_Provided material_:
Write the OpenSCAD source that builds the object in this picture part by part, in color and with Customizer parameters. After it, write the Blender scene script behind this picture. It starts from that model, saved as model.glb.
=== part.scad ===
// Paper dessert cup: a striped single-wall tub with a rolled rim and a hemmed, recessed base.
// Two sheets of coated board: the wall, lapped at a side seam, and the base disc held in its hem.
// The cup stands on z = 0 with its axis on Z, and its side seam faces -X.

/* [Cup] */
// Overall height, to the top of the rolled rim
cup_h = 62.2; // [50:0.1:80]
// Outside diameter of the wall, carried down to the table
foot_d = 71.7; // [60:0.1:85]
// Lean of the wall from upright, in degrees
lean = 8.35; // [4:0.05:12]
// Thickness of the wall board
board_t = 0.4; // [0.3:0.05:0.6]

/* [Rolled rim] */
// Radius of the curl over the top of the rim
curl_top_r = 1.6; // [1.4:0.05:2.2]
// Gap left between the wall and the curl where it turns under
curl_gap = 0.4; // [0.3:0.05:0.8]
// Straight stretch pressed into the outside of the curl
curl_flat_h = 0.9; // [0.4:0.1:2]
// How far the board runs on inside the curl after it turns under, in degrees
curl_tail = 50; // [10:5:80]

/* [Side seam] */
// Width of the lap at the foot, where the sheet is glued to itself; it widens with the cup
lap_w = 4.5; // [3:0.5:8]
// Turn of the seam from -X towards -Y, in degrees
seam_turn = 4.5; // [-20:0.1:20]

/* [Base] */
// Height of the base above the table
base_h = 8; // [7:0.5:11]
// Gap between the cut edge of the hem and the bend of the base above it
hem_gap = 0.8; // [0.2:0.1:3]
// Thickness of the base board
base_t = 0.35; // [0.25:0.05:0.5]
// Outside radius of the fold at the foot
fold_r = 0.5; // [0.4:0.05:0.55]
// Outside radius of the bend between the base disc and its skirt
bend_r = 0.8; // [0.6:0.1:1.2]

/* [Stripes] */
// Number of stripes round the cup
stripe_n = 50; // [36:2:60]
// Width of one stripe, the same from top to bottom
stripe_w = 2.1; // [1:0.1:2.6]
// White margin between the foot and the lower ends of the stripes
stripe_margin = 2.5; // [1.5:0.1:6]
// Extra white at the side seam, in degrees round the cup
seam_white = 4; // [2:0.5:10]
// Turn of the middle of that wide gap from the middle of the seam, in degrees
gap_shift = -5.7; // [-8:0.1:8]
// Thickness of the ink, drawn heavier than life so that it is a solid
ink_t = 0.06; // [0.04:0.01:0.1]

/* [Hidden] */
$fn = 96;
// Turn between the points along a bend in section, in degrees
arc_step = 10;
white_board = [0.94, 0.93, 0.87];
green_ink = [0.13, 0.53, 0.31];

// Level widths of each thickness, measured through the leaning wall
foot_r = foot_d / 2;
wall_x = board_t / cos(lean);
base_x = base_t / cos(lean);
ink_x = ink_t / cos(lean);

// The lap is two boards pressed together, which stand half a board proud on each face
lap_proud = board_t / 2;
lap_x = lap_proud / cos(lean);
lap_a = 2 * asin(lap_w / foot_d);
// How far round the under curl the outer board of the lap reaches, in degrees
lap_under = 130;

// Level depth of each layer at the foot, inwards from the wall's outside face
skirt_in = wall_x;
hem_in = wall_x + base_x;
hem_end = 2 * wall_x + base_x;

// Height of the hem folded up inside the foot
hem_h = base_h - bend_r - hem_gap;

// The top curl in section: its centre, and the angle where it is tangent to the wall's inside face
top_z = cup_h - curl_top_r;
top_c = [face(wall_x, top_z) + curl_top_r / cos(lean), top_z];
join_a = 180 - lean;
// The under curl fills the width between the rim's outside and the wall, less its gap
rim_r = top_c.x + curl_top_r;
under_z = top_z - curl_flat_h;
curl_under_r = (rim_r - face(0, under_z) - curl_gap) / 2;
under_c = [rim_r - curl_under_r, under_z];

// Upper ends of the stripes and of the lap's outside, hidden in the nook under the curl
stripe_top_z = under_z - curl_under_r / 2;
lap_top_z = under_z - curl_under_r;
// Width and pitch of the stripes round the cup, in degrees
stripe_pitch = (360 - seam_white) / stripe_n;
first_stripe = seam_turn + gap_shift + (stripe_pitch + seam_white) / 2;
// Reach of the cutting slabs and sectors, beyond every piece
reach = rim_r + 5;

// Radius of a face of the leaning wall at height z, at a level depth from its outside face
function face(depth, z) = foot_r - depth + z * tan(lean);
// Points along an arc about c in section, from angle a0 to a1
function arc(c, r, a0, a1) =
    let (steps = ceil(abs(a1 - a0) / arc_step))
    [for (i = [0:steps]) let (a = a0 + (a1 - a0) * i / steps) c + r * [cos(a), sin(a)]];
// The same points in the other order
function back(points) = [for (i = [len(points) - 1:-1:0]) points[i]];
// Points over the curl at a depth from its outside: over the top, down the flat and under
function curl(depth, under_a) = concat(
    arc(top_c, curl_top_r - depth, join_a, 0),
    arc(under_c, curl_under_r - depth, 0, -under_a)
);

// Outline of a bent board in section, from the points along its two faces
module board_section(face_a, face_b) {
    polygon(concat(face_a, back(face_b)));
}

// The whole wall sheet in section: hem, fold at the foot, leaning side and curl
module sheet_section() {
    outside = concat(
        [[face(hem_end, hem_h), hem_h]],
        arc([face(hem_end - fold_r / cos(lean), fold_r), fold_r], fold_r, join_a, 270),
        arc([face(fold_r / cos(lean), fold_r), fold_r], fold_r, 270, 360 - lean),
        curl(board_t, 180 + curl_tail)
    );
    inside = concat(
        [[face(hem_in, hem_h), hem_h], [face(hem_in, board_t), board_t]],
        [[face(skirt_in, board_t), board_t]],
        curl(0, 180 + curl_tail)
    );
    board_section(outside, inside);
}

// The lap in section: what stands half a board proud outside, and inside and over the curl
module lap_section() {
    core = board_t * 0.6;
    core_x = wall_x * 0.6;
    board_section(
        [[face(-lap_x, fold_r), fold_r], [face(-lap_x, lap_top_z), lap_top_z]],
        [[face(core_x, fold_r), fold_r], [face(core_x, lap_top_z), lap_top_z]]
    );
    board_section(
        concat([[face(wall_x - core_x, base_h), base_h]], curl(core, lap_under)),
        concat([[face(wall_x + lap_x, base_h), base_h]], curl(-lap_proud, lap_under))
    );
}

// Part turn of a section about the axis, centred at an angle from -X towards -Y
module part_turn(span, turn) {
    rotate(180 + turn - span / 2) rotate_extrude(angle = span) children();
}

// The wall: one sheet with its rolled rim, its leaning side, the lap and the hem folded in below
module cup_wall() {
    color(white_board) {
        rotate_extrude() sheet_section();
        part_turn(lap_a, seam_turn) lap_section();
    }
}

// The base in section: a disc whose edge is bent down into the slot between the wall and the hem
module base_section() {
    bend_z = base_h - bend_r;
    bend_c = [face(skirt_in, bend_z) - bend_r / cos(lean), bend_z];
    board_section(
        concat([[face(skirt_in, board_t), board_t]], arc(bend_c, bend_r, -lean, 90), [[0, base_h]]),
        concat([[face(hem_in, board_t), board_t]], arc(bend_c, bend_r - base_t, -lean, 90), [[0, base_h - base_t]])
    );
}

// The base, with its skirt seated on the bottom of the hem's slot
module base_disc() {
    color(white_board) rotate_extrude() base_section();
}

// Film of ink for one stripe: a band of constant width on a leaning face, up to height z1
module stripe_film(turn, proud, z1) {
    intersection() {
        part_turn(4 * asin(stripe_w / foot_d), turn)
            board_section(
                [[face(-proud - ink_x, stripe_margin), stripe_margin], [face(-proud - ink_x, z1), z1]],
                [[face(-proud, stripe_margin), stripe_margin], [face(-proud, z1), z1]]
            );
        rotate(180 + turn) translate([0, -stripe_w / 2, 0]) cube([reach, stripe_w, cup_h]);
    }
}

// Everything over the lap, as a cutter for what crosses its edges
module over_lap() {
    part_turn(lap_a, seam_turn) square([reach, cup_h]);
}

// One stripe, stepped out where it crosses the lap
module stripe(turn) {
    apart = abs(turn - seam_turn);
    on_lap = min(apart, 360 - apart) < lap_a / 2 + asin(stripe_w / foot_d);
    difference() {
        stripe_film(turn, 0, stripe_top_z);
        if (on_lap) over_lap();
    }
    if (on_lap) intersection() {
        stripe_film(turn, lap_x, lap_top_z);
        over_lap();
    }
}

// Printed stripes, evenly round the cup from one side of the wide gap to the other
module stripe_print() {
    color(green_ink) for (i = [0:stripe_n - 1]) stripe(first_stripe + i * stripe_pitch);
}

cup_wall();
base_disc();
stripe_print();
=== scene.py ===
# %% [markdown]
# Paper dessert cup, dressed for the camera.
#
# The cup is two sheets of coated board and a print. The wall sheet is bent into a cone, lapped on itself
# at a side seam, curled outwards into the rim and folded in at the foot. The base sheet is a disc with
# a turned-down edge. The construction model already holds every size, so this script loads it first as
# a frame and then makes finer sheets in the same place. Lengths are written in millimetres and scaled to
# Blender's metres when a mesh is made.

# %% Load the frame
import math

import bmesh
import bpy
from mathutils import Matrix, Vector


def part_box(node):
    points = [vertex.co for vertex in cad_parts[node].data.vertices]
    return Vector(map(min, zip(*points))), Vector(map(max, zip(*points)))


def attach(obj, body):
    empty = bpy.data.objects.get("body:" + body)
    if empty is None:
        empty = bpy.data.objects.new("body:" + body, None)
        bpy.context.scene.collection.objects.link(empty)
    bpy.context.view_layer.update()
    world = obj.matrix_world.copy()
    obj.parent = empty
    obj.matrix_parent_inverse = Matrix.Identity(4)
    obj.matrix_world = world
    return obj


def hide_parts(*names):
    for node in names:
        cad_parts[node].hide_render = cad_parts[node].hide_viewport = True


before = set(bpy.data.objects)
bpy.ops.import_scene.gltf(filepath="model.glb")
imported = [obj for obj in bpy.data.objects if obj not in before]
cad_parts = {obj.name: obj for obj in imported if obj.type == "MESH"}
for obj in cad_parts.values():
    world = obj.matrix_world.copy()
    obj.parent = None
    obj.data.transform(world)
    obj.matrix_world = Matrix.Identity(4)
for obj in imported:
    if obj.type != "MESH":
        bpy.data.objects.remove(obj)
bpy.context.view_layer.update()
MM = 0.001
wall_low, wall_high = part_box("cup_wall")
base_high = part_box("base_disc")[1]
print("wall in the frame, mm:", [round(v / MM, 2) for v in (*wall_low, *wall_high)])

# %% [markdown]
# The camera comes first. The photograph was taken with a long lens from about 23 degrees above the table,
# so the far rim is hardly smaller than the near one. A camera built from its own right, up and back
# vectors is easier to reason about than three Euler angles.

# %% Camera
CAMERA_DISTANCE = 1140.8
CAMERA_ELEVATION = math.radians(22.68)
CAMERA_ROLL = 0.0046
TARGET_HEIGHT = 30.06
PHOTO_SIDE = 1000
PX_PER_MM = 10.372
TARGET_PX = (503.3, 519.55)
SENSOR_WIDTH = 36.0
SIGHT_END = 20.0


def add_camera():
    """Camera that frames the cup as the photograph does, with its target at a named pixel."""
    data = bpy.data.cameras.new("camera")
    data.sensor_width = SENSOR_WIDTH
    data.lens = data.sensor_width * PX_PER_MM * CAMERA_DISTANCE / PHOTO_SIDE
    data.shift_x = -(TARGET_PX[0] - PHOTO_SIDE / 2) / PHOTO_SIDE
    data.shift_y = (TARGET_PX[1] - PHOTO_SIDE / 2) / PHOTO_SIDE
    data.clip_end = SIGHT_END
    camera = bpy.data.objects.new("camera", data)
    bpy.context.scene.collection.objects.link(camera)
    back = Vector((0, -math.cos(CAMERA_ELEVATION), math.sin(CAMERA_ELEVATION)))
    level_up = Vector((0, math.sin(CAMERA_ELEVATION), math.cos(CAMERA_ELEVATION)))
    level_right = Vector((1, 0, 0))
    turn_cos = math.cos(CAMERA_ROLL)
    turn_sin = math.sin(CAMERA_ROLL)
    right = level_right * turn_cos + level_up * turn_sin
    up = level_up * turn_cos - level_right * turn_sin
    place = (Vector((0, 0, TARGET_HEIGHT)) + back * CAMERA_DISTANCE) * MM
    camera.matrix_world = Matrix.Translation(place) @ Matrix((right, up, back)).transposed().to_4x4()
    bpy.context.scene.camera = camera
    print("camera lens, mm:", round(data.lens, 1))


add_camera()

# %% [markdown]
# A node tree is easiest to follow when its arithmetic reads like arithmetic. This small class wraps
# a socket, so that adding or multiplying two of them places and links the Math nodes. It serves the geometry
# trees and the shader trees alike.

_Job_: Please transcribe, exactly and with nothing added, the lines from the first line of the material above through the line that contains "seam_turn = 4.5; // [-20:0.1:20]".

_Task result_:
Write the OpenSCAD source that builds the object in this picture part by part, in color and with Customizer parameters. After it, write the Blender scene script behind this picture. It starts from that model, saved as model.glb.
=== part.scad ===
// Paper dessert cup: a striped single-wall tub with a rolled rim and a hemmed, recessed base.
// Two sheets of coated board: the wall, lapped at a side seam, and the base disc held in its hem.
// The cup stands on z = 0 with its axis on Z, and its side seam faces -X.

/* [Cup] */
// Overall height, to the top of the rolled rim
cup_h = 62.2; // [50:0.1:80]
// Outside diameter of the wall, carried down to the table
foot_d = 71.7; // [60:0.1:85]
// Lean of the wall from upright, in degrees
lean = 8.35; // [4:0.05:12]
// Thickness of the wall board
board_t = 0.4; // [0.3:0.05:0.6]

/* [Rolled rim] */
// Radius of the curl over the top of the rim
curl_top_r = 1.6; // [1.4:0.05:2.2]
// Gap left between the wall and the curl where it turns under
curl_gap = 0.4; // [0.3:0.05:0.8]
// Straight stretch pressed into the outside of the curl
curl_flat_h = 0.9; // [0.4:0.1:2]
// How far the board runs on inside the curl after it turns under, in degrees
curl_tail = 50; // [10:5:80]

/* [Side seam] */
// Width of the lap at the foot, where the sheet is glued to itself; it widens with the cup
lap_w = 4.5; // [3:0.5:8]
// Turn of the seam from -X towards -Y, in degrees
seam_turn = 4.5; // [-20:0.1:20]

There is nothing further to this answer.